Иной раз фантомный персонаж, вроде отца-стахановца, в свою очередь порождает своим рассказом собственного персонажа. Геловани-сын рассказывает о Геловани-отце, и уже в рассказе этого старшего, виданного только в кино, Геловани, возникает обмакивающий хлеб в вино Сталин с Мишей Чиаурели одесную и Сережей Кавторадзе ошуюю.
Подобных из вторых и третьих рук историй полны хроники времен Михаила Агурского, и в этих историях время сказывается не менее полно и убедительно (фактурно!), чем в увиденном собственными глазами автора!
Вот Михаил Агурский читает в 60 (!) году «Розу мира». «Я прочел с нарастающим удивлением главу о том, что известные литературные герои материализуются в конкретные личности, и что Дон Кихот, например, это теперь реальная личность, в мистическом мире, разумеется». Что ж тут удивляться — в его собственной книге происходит то же самое!

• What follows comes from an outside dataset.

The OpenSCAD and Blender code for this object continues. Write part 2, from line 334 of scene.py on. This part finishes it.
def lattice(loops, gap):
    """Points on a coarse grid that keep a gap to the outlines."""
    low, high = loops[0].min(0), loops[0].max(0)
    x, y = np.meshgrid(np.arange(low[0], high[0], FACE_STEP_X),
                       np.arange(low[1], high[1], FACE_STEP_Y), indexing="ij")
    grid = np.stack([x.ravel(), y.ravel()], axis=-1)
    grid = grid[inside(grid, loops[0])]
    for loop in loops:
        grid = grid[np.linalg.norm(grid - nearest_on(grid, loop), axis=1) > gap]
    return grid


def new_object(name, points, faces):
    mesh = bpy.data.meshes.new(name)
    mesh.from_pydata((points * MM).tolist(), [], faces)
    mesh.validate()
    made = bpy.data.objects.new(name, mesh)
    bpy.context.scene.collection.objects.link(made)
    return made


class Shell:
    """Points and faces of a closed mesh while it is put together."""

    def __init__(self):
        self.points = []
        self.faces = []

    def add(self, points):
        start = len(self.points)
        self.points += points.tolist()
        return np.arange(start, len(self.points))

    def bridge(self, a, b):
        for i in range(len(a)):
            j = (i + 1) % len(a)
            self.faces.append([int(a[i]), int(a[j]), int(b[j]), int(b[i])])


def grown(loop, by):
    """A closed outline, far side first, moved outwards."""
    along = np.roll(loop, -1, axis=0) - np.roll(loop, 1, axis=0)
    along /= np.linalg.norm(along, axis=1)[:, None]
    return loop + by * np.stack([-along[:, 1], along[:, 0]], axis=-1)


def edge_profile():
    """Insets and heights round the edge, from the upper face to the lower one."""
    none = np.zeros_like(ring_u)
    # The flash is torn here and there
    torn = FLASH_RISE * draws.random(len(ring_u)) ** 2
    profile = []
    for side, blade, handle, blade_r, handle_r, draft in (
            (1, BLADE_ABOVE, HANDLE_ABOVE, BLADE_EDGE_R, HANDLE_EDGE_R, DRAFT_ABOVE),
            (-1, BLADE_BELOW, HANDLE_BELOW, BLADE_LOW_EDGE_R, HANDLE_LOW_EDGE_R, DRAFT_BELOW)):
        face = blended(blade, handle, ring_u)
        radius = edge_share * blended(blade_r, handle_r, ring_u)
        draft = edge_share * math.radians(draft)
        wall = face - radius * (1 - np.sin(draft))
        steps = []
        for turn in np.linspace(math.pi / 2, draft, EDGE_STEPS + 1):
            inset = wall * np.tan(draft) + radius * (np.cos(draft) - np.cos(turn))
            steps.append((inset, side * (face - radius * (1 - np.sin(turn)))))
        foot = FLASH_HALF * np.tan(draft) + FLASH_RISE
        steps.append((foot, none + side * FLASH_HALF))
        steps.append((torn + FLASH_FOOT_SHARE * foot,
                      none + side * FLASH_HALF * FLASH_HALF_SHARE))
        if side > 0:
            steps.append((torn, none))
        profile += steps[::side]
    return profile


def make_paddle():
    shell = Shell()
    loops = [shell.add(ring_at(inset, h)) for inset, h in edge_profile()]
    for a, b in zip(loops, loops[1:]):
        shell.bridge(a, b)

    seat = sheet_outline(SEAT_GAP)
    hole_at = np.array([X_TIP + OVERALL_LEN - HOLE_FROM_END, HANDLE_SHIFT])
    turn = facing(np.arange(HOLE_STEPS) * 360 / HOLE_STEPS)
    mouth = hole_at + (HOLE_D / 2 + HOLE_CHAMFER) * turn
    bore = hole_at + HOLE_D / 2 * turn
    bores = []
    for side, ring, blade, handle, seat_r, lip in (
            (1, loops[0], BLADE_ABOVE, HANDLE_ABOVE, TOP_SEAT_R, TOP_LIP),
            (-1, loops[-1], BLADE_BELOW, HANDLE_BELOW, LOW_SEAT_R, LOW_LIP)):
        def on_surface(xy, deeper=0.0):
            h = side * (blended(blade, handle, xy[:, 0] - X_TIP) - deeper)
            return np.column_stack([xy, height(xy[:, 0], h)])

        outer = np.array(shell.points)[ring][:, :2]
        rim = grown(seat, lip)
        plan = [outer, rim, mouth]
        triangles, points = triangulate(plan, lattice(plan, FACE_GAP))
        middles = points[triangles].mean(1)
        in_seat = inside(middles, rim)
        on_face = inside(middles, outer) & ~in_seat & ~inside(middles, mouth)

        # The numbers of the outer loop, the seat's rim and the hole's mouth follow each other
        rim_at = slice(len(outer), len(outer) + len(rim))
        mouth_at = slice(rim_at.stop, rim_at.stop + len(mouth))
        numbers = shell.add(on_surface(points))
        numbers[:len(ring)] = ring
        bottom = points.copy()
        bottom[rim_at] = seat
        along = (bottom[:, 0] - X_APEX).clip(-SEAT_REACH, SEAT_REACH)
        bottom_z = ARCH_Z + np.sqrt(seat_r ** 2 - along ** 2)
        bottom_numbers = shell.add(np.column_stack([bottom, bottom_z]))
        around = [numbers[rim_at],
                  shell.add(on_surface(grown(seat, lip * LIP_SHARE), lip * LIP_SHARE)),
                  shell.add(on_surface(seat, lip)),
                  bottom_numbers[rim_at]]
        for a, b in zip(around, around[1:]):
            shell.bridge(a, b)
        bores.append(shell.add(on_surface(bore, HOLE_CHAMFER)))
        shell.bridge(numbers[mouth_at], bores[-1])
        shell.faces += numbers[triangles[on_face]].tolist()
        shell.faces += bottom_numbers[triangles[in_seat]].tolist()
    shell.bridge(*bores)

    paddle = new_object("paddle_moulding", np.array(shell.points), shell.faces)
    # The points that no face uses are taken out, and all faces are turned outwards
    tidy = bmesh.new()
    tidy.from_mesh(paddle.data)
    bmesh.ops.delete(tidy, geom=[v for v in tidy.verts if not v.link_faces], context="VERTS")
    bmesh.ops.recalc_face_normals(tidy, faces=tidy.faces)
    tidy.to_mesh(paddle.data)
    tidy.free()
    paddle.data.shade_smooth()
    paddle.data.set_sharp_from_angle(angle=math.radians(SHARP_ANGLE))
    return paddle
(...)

Вот байка о хорошенькой машинистке, за которую сватается немолодой бухгалтер с зарплатой 690 рублей. В 50-х 690 смехотворно мало! А бухгалтер — абсолютный неудачник, а вовсе не герой, как в России нынешней! Машинистка говорит «да», и бухгалтер оказывается не бухгалтер, а принц, то бишь генерал-лейтенант, желавший проверить чувства своей избранницы, чтобы затем, сбросив бухгалтерское рубище, явиться ей во всем блеске и великолепии своего мундира и вознести ее со славой в свой небесный дворец — отдельную квартиру в семиэтажном (!) доме! Сага о времени с его нищетой, безысходностью и надеждой на чудо.
Иероним Ясинский едва ли не первым осознал собственную жизнь как роман, назвав мемуары «Роман моей жизни». Бездна отделяет это название от непритязательного совпадения Ганди-Меир-Шагала «Моя жизнь»! Впрочем, многообещающая находка Ясинского осталась даже не протоколом о намерениях — лишь красным словцом, бездумно выданным векселем, не предназначенным к оплате. Зато на разбеге века было найдено слово-идея, принадлежащая будущему.

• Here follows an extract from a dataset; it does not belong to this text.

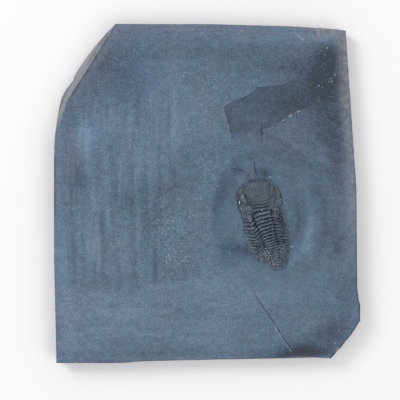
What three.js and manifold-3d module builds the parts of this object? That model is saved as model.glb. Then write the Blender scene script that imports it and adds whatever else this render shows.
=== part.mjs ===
// A trilobite lying on a sawn slab of slate, face up. Millimetres, +Z up out of the fossil's face.
// The origin is the middle of the slab's box, on its flat underside. +Y runs towards the head.
//
// The slab is one stone: a trimmed plate with two knocked-off corners, a shallow dish ground
// round the fossil and a thin flake scar beside it. The animal's shell is not one piece: a head
// shield, eleven body rings and a tail shield grew as separate plates, hinged on each other, and
// each lies on the floor of the dish as its own body of mineral, with its feelers and leg tips.

import * as THREE from "three";
import { mergeVertices } from "three/addons/utils/BufferGeometryUtils.js";
import Module from "manifold-3d";

const wasm = await Module();
wasm.setup();
const { lerp, smoothstep, degToRad } = THREE.MathUtils;

// ---- driving dimensions -----------------------------------------------------------------

const slab = { halfWidth: 84.3, halfHeight: 93.4, thickness: 10 };
const dish = { x: 34.8, y: -13.6, halfWidth: 32, halfHeight: 40, depth: 1.5 };
const dishSlope = [
  // share of the way out to the dish's rim, and how much of its depth is left there
  { share: 0.8, depth: 1 },
  { share: 0.87, depth: 0.78 },
  { share: 0.94, depth: 0.28 },
  { share: 1, depth: 0 },
];
const flakeDepth = 0.4;
const floorZ = slab.thickness - dish.depth;

// The neck is the point on the back line where the head meets the first body ring. Headings
// are in degrees, turned to the left from +Y; the body bows between its first and last rings.
const neck = { x: 30.4, y: -9.7 };
const heading = { head: 9.5, firstRing: 14.5, bow: 4.6, tail: 16 };
const ringCount = 11;
const firstPitch = 2.2; // length of the first ring along the back
const lastPitch = 1.4;
const seam = 0.3; // open joint between two plates
const roll = { head: 0.06, firstRing: 0.05, lastRing: 0.19, tail: 0.15 }; // share the left is wider

const head = { length: 17.6, halfWidth: 12, widestAt: 7.4, rim: 0.7 };
const tail = { length: 14.1, halfWidth: 9.5, widestAt: 10, rim: 0.5 };
const tailBite = { turn: -138.5, spread: 21.5, share: 0.31 }; // missing from the left rear rim
const back = { frontHalfWidth: 5.0, rearHalfWidth: 3.3, frontHeight: 3.5, rearHeight: 2.5 };
const flank = { frontHalfWidth: 10.9, middleHalfWidth: 11.2, rearHalfWidth: 10.0, height: 2.0 };
const flankBend = { from: 2.5, at: 8, back: 1.5, forward: 0.1 }; // mm from the back line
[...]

Вексель, не оплаченный Иеронимом Ясинским, сполна оплатил Михаил Агурский: вовсе не помышляя о романе, он действительно написал роман своей жизни, роман эпохи. Ключом к его пониманию служит слово, вынесенное в подзаголовок: «разрыв».
Тема разрыва в контрапункте проигрывается в судьбах автора-героя и его отца, накладывая на воспоминания единую сюжетную матрицу, сообщая им жесткость и завершенность; тема разрыва с железной неумолимостью ведет от первой страницы, на которой Самуил Агурский покидает Россию, к последней, на которой покидает Россию его сын. Оборот колеса, занявший 70 лет!

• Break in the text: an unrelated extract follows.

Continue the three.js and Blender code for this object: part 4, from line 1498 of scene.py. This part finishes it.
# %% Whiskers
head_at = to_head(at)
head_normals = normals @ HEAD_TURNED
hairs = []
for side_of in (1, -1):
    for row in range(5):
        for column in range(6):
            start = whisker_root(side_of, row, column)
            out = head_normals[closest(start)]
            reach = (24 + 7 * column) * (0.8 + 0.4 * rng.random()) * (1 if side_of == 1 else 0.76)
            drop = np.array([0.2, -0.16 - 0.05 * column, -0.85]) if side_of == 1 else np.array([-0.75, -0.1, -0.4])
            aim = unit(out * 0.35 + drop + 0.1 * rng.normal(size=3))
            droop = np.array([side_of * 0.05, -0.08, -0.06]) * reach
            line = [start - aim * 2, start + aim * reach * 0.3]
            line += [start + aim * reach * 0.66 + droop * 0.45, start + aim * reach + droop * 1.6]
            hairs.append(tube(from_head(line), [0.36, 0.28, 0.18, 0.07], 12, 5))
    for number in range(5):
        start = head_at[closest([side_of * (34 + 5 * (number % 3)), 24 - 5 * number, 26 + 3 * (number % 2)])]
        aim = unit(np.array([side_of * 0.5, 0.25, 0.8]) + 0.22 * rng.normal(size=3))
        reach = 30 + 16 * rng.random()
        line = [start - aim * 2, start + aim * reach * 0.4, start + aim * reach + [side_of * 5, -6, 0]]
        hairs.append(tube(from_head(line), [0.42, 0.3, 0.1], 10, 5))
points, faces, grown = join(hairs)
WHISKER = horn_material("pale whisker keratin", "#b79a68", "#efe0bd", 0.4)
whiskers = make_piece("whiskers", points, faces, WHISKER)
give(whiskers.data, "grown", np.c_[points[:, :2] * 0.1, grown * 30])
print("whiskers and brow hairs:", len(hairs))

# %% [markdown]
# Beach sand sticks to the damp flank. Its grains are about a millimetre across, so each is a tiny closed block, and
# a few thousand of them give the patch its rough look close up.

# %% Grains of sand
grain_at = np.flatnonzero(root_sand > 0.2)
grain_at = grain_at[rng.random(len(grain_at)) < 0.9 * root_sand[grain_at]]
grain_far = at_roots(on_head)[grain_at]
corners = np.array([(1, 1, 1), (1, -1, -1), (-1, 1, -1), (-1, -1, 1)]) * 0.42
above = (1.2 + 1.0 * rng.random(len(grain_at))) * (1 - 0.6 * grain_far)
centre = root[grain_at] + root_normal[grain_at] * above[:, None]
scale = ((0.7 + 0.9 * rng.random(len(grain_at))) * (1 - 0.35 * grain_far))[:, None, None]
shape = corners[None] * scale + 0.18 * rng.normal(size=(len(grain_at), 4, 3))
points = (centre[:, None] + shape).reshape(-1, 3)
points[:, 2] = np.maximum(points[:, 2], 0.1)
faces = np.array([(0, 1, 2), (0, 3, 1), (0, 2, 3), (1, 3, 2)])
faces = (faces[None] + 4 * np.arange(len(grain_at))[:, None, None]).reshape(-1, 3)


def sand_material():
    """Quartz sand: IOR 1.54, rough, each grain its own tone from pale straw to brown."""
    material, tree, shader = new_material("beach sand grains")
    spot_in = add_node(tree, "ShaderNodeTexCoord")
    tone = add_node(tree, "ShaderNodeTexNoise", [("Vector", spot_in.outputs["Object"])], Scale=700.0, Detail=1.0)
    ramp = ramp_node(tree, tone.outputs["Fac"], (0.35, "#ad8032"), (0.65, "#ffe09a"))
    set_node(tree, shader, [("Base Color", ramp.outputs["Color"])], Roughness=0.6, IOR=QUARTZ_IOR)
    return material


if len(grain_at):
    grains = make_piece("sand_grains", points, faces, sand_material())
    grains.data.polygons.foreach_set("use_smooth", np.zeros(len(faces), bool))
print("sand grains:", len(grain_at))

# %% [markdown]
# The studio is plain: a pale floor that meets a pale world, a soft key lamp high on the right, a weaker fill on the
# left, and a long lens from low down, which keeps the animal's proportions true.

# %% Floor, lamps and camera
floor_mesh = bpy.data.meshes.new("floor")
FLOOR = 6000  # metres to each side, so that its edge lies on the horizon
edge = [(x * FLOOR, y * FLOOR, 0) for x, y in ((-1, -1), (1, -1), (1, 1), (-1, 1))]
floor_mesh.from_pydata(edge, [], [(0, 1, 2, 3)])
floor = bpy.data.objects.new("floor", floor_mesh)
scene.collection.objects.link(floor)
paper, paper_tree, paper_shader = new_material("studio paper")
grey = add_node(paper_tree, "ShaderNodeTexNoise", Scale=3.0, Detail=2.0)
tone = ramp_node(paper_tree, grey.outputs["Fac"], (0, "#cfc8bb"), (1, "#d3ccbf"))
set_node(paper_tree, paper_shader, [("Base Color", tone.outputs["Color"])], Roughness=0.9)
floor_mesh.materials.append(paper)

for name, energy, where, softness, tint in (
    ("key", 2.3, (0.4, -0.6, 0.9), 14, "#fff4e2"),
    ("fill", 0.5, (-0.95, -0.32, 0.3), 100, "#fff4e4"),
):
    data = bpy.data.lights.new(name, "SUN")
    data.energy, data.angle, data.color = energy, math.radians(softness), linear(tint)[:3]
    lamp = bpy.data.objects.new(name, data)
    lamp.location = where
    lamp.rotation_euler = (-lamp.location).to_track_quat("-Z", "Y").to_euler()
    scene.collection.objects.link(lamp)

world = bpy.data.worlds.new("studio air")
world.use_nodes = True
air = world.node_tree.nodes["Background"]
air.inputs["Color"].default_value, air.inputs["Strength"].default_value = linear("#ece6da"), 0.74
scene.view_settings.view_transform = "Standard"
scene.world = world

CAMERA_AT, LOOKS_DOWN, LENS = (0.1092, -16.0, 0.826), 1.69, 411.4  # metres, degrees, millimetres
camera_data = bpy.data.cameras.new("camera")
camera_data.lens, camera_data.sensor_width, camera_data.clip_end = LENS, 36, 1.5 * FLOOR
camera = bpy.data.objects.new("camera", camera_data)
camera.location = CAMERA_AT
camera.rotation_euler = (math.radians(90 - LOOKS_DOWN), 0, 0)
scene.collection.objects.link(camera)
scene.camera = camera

Самуил Агурский — в своем роде символическая фигура еврея-революционера. Крутильщик колеса — кафкианская профессия — мальчик-двигатель, работавший 16 часов в сутки в России, которую мы потеряли. Возмутитель спокойствия сонного провинциального города, пугавший по ночам обывателей саваном и завываниями. Боевик. Эмигрант. Могильщик старого мира, скрепивший подписью вместе с товарищем по похоронной хевре — Иосифом Сталиным — указ о ликвидации центрального руководства еврейских религиозных общин. Могила, вырытая Самуилом Агурским старому миру, оказалась и его собственной могилой, саван, которым он пугал других, — его собственным саваном. И Самуил Агурский, и его сын становятся жертвами the brave new world, за который с такой страстью боролся еврейский революционер!
Перед смертью Буня Агурская сказала своему сыну:
— Как еще хочется пожить... Я бы начала совсем по-другому.
С юношеской жестокостью («Глупец! Я не удержался!») сын ответил умирающей матери:
— Я всегда тебе говорил, что надо жить по-другому.
«Мать не ответила».
В узком смысле речь идет тут о бытовых вещах, в широком — о жизни целого поколения. Они жили «неправильно».
В этом «всегда говорил» столько же объективной неправды, сколько субъективной правды, «всегда» и заведомо правой молодости, которая не в силах «удержаться» от щедрой демонстрации своей самоуверенной правоты. Изживание отрицательного опыта старшего поколения. «Мать не ответила». Что она могла ответить? Что может вообще ответить сходящее поколение? Может ли быть опыт отцов неотрицательным? Может ли вообще быть услышано «Как еще хочется пожить...»? Похороны шестидесятников в России на кладбище для бедных. Поколение Михаила Агурского.